● **Exercise goal**
Could you give the data below again, exactly and completely?

● **Data extract**
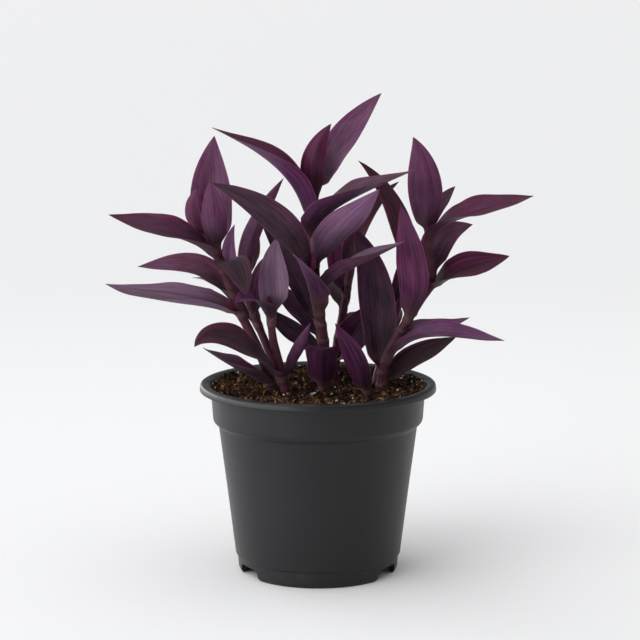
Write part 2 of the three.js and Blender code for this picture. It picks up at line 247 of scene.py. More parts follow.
def pot_paint():
    """Satin charcoal plastic. Broad clouds and fine grain change its gloss, faint streaks run down
    the wall, dry peat dust lies at the foot, and the rim's crown has a painted highlight in paler patches."""
    paint = Paint("pot_black_plastic", Specular_IOR_Level=0.36)
    cloud = paint.noise(45, 3)
    grain = paint.noise(1400, 2)
    streak = paint.noise(160, 3, stretch=(1, 1, 0.06))
    height = height_above(paint)
    dust = (1 - height.step(1, 16)) * paint.noise(240, 5, rough=0.7).step(0.5, 0.72) * 0.4
    # Painted highlight: the rim's crown is painted paler in patches, where it catches the light.
    crown_highlight = height.step(81.2, 82) * paint.noise(120, 4).step(0.35, 0.7)
    color = paint.blend(cloud, *PLASTIC)
    color = paint.blend(crown_highlight * 0.5, color, PAINTED_CROWN_HIGHLIGHT)
    color = paint.blend(dust * 0.35, color, PEAT_DUST)
    rough = 0.43 + (cloud - 0.5) * 0.12 + (streak - 0.5) * 0.12 + (grain - 0.5) * 0.06 + dust * 0.2
    paint.finish(color, rough, grain * 0.5 + streak * 0.6 + cloud * 1.5, 0.00003)
    return paint


pot_outline = rounded(np.array(POT_OUTLINE, float), CORNER_ROUND)
pot = make_piece("pot_shell", *turned(pot_outline, POT_SEGMENTS))
cutters = [make_piece("cutter", *slabs(*size)) for size in (NOTCH, HOLE)]
for cutter in cutters:
    cut = pot.modifiers.new("cut", "BOOLEAN")
    cut.operation, cut.solver, cut.object = "DIFFERENCE", "MANIFOLD", cutter
pot.modifiers.new("weld", "WELD").merge_threshold = MM / 1000
bpy.context.view_layer.update()
pot.data = bpy.data.meshes.new_from_object(pot.evaluated_get(bpy.context.evaluated_depsgraph_get()))
pot.modifiers.clear()
for cutter in cutters:
    bpy.data.objects.remove(cutter)
pot.data.materials.clear()
pot.data.polygons.foreach_set("material_index", np.zeros(len(pot.data.polygons), int))
pot.data.polygons.foreach_set("use_smooth", np.ones(len(pot.data.polygons), bool))
pot.data.set_sharp_from_angle(angle=radians(CREASE_ANGLE))
place_piece(pot, pot_paint(), "pot", "pot")

# ---------------------------------------------------------------- the potting mix
# Moist peat that fills the pot to just under its rim. Its body is one lumpy mass, and crumbs of bark
# and peat, orange-brown fibres and white perlite lie on it.
SOIL_LEVEL = 78.6
SOIL_SIDE = [
    (0, 8.3), (33.5, 8.3), (37.7, 36), (41.25, 64), (43.25, 66), (44.4, 77.6), (44.75, 78.5),
    (46.7, 81.15),
]
SOIL_SEGMENTS, SOIL_RINGS = 300, 100
BANK_FROM, BANK_TO, BANK = 37, 46.8, 2.7
LUMPS = [(0.42, 9), (0.3, 3.4), (0.16, 1.3)]
HOLLOW_SHADE = (0.006, 0.004, 0.003)
PALE_FLECK = (0.17, 0.085, 0.04)
PEAT = [(0.016, 0.008, 0.005), (0.05, 0.023, 0.011)]


def waves(x, y, length, seed, count=24):
    """Rough ground about a wave's length across: many plane waves sin(k . p + phase) in random
    directions, added and divided by the root of their number."""
    draw = np.random.default_rng(seed)
    angle = draw.uniform(0, 2 * np.pi, count)
    pitch = 2 * np.pi / (length * draw.uniform(0.6, 1.6, count))
    phase = draw.uniform(0, 2 * np.pi, count)
    along = x[..., None] * np.cos(angle) + y[..., None] * np.sin(angle)
    return np.sin(along * pitch + phase).sum(-1) / np.sqrt(count)


def soil_height(x, y):
    """The height of the mix: its level, two broad swells as in the CAD, three sizes of lumps, each a
    height times waves of a length, and the bank of crumbs that lies against the rim."""
    swell = 0.7 * np.sin(0.31 * x + 0.4 * y) + 0.6 * np.cos(0.43 * y - 0.2 * x + 1)
    lumps = sum(rise * waves(x, y, length, 1 + i) for i, (rise, length) in enumerate(LUMPS))
    bank = np.clip((np.hypot(x, y) - BANK_FROM) / (BANK_TO - BANK_FROM), 0, 1) ** 2
    return SOIL_LEVEL + swell * (1 - bank) + lumps * (1 - 0.6 * bank) + BANK * bank


def soil_paint(name, tint, roughness=0.9):
    """Damp peat: a tint broken up by painted shade in the hollows of its bump, and paler dry flecks."""
    paint = Paint(name, Specular_IOR_Level=0.12)
    lump = paint.noise(260, 6, rough=0.7)
    fleck = paint.noise(1500, 4, rough=0.7)
    color = tint(paint)
    # Painted shade: dark where the lump noise, and so the bump, is low.
    color = paint.blend(lump.step(0.56, 0.3) * 0.75, color, HOLLOW_SHADE)
    color = paint.blend(fleck.step(0.6, 0.78) * 0.5, color, PALE_FLECK)
    paint.finish(color, roughness - fleck * 0.25, lump * 2 + fleck, 0.0006)
    return paint


crown = np.linspace(BANK_TO, 0, SOIL_RINGS)
soil_outline = np.array(SOIL_SIDE + [(r, SOIL_LEVEL) for r in crown])
points, faces = turned(soil_outline, SOIL_SEGMENTS)
top = points[:, 2] == SOIL_LEVEL
points[top, 2] = soil_height(*points[top, :2].T)
soil = make_piece("potting_mix_body", points, faces)
peat = soil_paint("peat_mass", lambda paint: paint.blend(paint.noise(420, 5), *PEAT))
place_piece(soil, peat, "peat", "potting_mix")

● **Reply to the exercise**
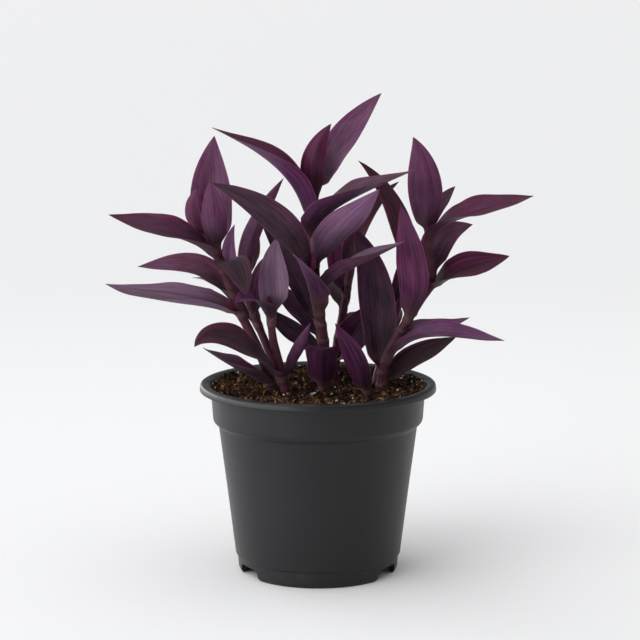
Write part 2 of the three.js and Blender code for this picture. It picks up at line 247 of scene.py. More parts follow.
def pot_paint():
    """Satin charcoal plastic. Broad clouds and fine grain change its gloss, faint streaks run down
    the wall, dry peat dust lies at the foot, and the rim's crown has a painted highlight in paler patches."""
    paint = Paint("pot_black_plastic", Specular_IOR_Level=0.36)
    cloud = paint.noise(45, 3)
    grain = paint.noise(1400, 2)
    streak = paint.noise(160, 3, stretch=(1, 1, 0.06))
    height = height_above(paint)
    dust = (1 - height.step(1, 16)) * paint.noise(240, 5, rough=0.7).step(0.5, 0.72) * 0.4
    # Painted highlight: the rim's crown is painted paler in patches, where it catches the light.
    crown_highlight = height.step(81.2, 82) * paint.noise(120, 4).step(0.35, 0.7)
    color = paint.blend(cloud, *PLASTIC)
    color = paint.blend(crown_highlight * 0.5, color, PAINTED_CROWN_HIGHLIGHT)
    color = paint.blend(dust * 0.35, color, PEAT_DUST)
    rough = 0.43 + (cloud - 0.5) * 0.12 + (streak - 0.5) * 0.12 + (grain - 0.5) * 0.06 + dust * 0.2
    paint.finish(color, rough, grain * 0.5 + streak * 0.6 + cloud * 1.5, 0.00003)
    return paint


pot_outline = rounded(np.array(POT_OUTLINE, float), CORNER_ROUND)
pot = make_piece("pot_shell", *turned(pot_outline, POT_SEGMENTS))
cutters = [make_piece("cutter", *slabs(*size)) for size in (NOTCH, HOLE)]
for cutter in cutters:
    cut = pot.modifiers.new("cut", "BOOLEAN")
    cut.operation, cut.solver, cut.object = "DIFFERENCE", "MANIFOLD", cutter
pot.modifiers.new("weld", "WELD").merge_threshold = MM / 1000
bpy.context.view_layer.update()
pot.data = bpy.data.meshes.new_from_object(pot.evaluated_get(bpy.context.evaluated_depsgraph_get()))
pot.modifiers.clear()
for cutter in cutters:
    bpy.data.objects.remove(cutter)
pot.data.materials.clear()
pot.data.polygons.foreach_set("material_index", np.zeros(len(pot.data.polygons), int))
pot.data.polygons.foreach_set("use_smooth", np.ones(len(pot.data.polygons), bool))
pot.data.set_sharp_from_angle(angle=radians(CREASE_ANGLE))
place_piece(pot, pot_paint(), "pot", "pot")

# ---------------------------------------------------------------- the potting mix
# Moist peat that fills the pot to just under its rim. Its body is one lumpy mass, and crumbs of bark
# and peat, orange-brown fibres and white perlite lie on it.
SOIL_LEVEL = 78.6
SOIL_SIDE = [
    (0, 8.3), (33.5, 8.3), (37.7, 36), (41.25, 64), (43.25, 66), (44.4, 77.6), (44.75, 78.5),
    (46.7, 81.15),
]
SOIL_SEGMENTS, SOIL_RINGS = 300, 100
BANK_FROM, BANK_TO, BANK = 37, 46.8, 2.7
LUMPS = [(0.42, 9), (0.3, 3.4), (0.16, 1.3)]
HOLLOW_SHADE = (0.006, 0.004, 0.003)
PALE_FLECK = (0.17, 0.085, 0.04)
PEAT = [(0.016, 0.008, 0.005), (0.05, 0.023, 0.011)]


def waves(x, y, length, seed, count=24):
    """Rough ground about a wave's length across: many plane waves sin(k . p + phase) in random
    directions, added and divided by the root of their number."""
    draw = np.random.default_rng(seed)
    angle = draw.uniform(0, 2 * np.pi, count)
    pitch = 2 * np.pi / (length * draw.uniform(0.6, 1.6, count))
    phase = draw.uniform(0, 2 * np.pi, count)
    along = x[..., None] * np.cos(angle) + y[..., None] * np.sin(angle)
    return np.sin(along * pitch + phase).sum(-1) / np.sqrt(count)


def soil_height(x, y):
    """The height of the mix: its level, two broad swells as in the CAD, three sizes of lumps, each a
    height times waves of a length, and the bank of crumbs that lies against the rim."""
    swell = 0.7 * np.sin(0.31 * x + 0.4 * y) + 0.6 * np.cos(0.43 * y - 0.2 * x + 1)
    lumps = sum(rise * waves(x, y, length, 1 + i) for i, (rise, length) in enumerate(LUMPS))
    bank = np.clip((np.hypot(x, y) - BANK_FROM) / (BANK_TO - BANK_FROM), 0, 1) ** 2
    return SOIL_LEVEL + swell * (1 - bank) + lumps * (1 - 0.6 * bank) + BANK * bank


def soil_paint(name, tint, roughness=0.9):
    """Damp peat: a tint broken up by painted shade in the hollows of its bump, and paler dry flecks."""
    paint = Paint(name, Specular_IOR_Level=0.12)
    lump = paint.noise(260, 6, rough=0.7)
    fleck = paint.noise(1500, 4, rough=0.7)
    color = tint(paint)
    # Painted shade: dark where the lump noise, and so the bump, is low.
    color = paint.blend(lump.step(0.56, 0.3) * 0.75, color, HOLLOW_SHADE)
    color = paint.blend(fleck.step(0.6, 0.78) * 0.5, color, PALE_FLECK)
    paint.finish(color, roughness - fleck * 0.25, lump * 2 + fleck, 0.0006)
    return paint


crown = np.linspace(BANK_TO, 0, SOIL_RINGS)
soil_outline = np.array(SOIL_SIDE + [(r, SOIL_LEVEL) for r in crown])
points, faces = turned(soil_outline, SOIL_SEGMENTS)
top = points[:, 2] == SOIL_LEVEL
points[top, 2] = soil_height(*points[top, :2].T)
soil = make_piece("potting_mix_body", points, faces)
peat = soil_paint("peat_mass", lambda paint: paint.blend(paint.noise(420, 5), *PEAT))
place_piece(soil, peat, "peat", "potting_mix")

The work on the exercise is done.